The seven average speed cameras can be found in Wallonia on:
- the E42 Fleurus - Jemeppe-sur-Sambre in the direction of Namur,
- the E19 Seneffe - La Louvière in the direction of Mons
- the E42 Bernissart - Péruwelz in the direction of Tournai,
- the E420 Charleroi - Pont-à-Celles in the direction of Nivelles
- and the E411 Assesse - La Bruyère in the direction of Brussels
and in Flanders on:
- the E19 in the Craeybeckxtunnel in the direction of Brussels
- and the E314 Lummen - Halen in the direction of Leuven.
This pilot project is part of the creation of a central prosecutor's office for road safety. It will make it possible to identify with precision the real additional workload that it represents for the police and the justice system for the cameras to operate continuously and without a tolerance range.
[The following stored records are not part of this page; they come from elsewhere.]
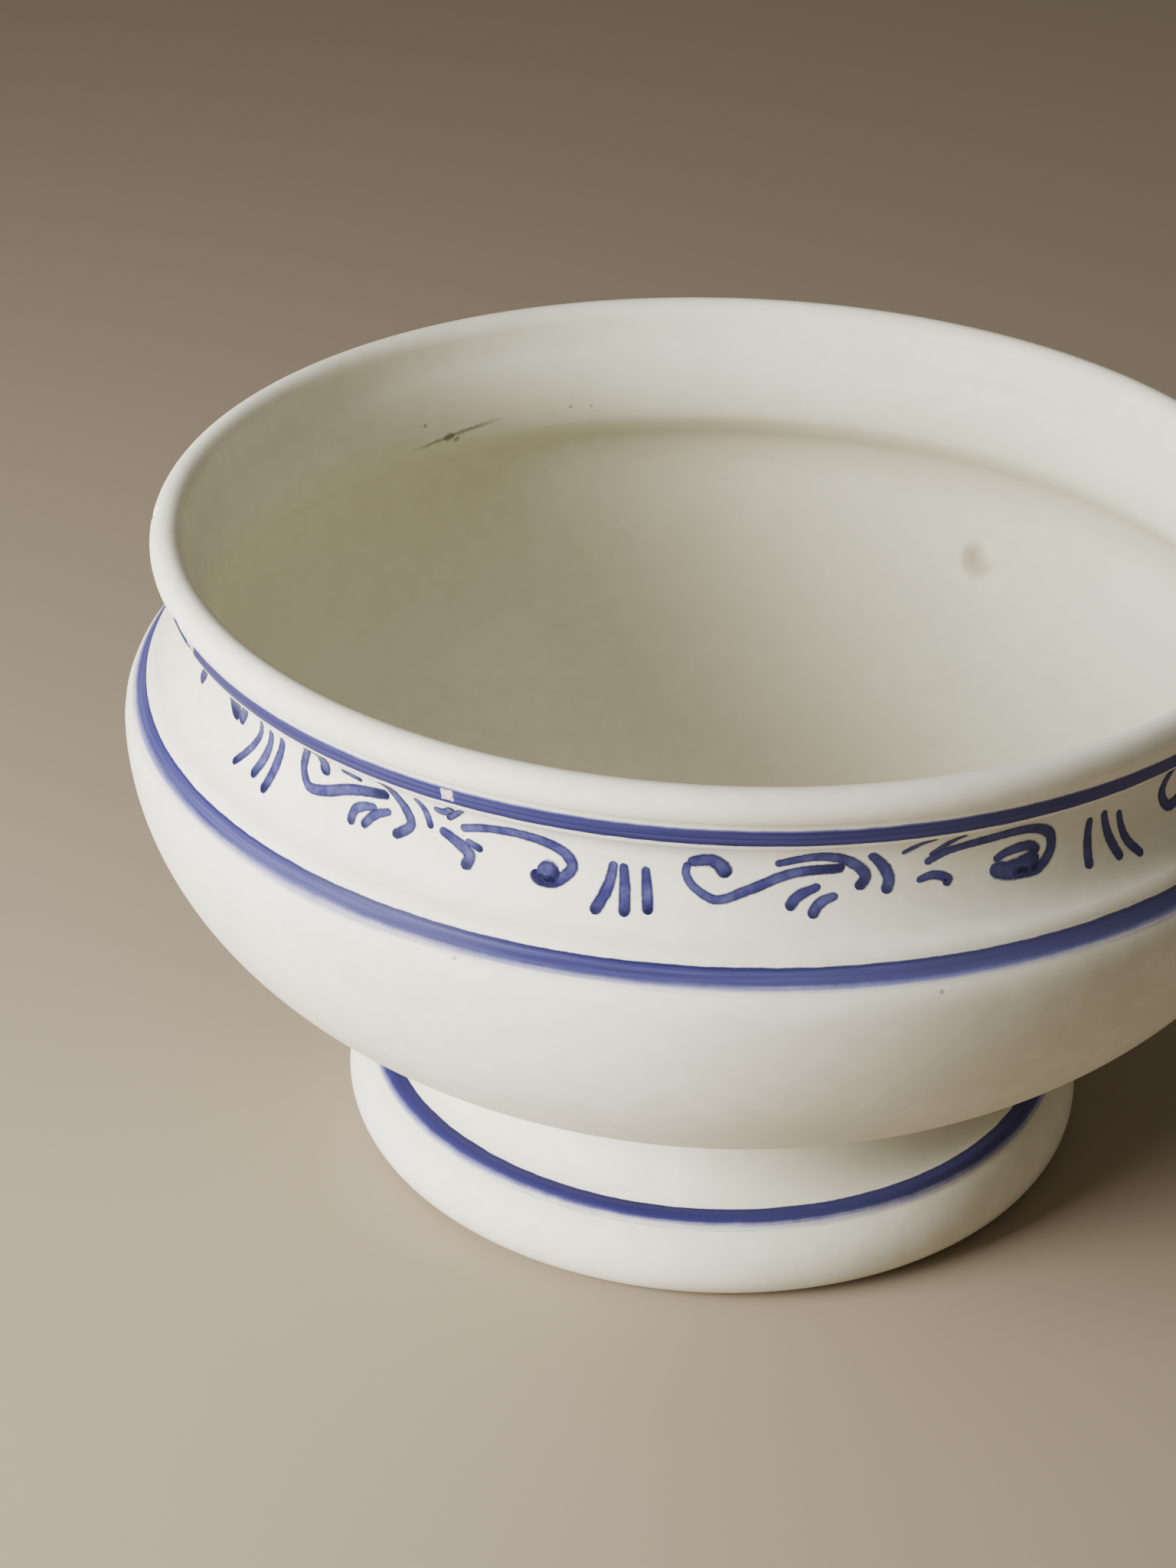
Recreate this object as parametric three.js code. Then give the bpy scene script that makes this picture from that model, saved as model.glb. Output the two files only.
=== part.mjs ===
// Footed punch bowl in glazed earthenware: a thrown bowl with a rolled lip, a coved neck and a
// round belly, stood on a hollow turned foot. A ring of slip covers the joint between the two.
//
// Units are millimetres and +Z is up. The origin is the centre of the standing ring, so the bowl
// stands on z = 0 and turns about the Z axis.

import * as THREE from 'three';

// ---- driving dimensions -------------------------------------------------------------------
const SEGMENTS = 56; // flats round each turned piece
const GAP = 0.3; // clearance between pieces that touch
const WALL = 5.8; // thickness of the bowl's wall

const HEIGHT = 168; // standing ring to top of lip
const LIP_OUTER_RADIUS = 140;
const LIP_ROLL = 4.2; // radius of the rolled lip's section

const NECK_RADIUS = 132.4; // narrowest outside radius, in the cove under the lip
const NECK_HEIGHT = 145.5;

const BELLY_RADIUS = 147.9; // widest outside radius
const BELLY_HEIGHT = 118.5; // height of the widest place
const BELLY_FLAT = 33.8; // radius of the flat in the middle of the underside
const BELLY_DEPTH = 80.7; // widest place down to that flat

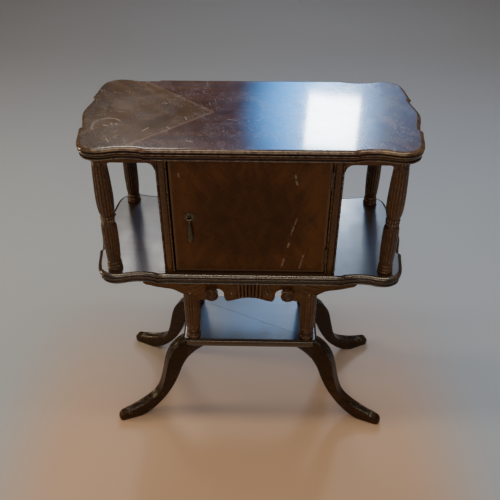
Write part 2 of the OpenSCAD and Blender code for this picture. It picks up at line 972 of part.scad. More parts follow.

Currently, this tolerance range (not to be confused with the technical margin of error of the camera which remains unchanged, at 129 km/h), as well as the deactivation of the cameras at certain times, makes it possible to limit the influx of fines for speeding, and not to exceed the processing capacity of the prosecutor’s office.
In order to cope with the increased number of cases, the justice department is committed to strengthening the capacity of the "Cross-border" digital recovery platform. By the end of 2022, 45 employees will be recruited into the prosecution office and 30 employees into the courts.
The creation of this central prosecution office should make it possible to reduce the administrative burden of the police prosecution. Currently, 80% of traffic fines are immediate collections. Most of the time, these are simple cases, but they take a long time. By centralising the administrative processing of traffic fines, capacity will be freed up in the police offices to focus on the most serious offences.
As regards to the police, additional resources will be provided for the recording of offences. The procedure to recruit 35 people is under way. In addition, some tasks will be automated. Staff are currently wasting a lot of time processing and verifying data, so the goal is to fully automate the process in the long term.
The activation of average speed cameras – which calculate the speed travelled over a stretch of road, instead of at a fixed point – is continuing. For the moment, 72 active section speed cameras are connected to the regional police processing centres. In the coming months, 36 additional cameras will be activated, 12 in Wallonia and 24 in Flanders.
With 44 road deaths per million inhabitants per year, road fatalities in Belgium are higher than the European average. Research shows that average speed cameras reduce the number of fatalities by at least 56%. Fixed speed cameras reduce the number of accidents by 20%.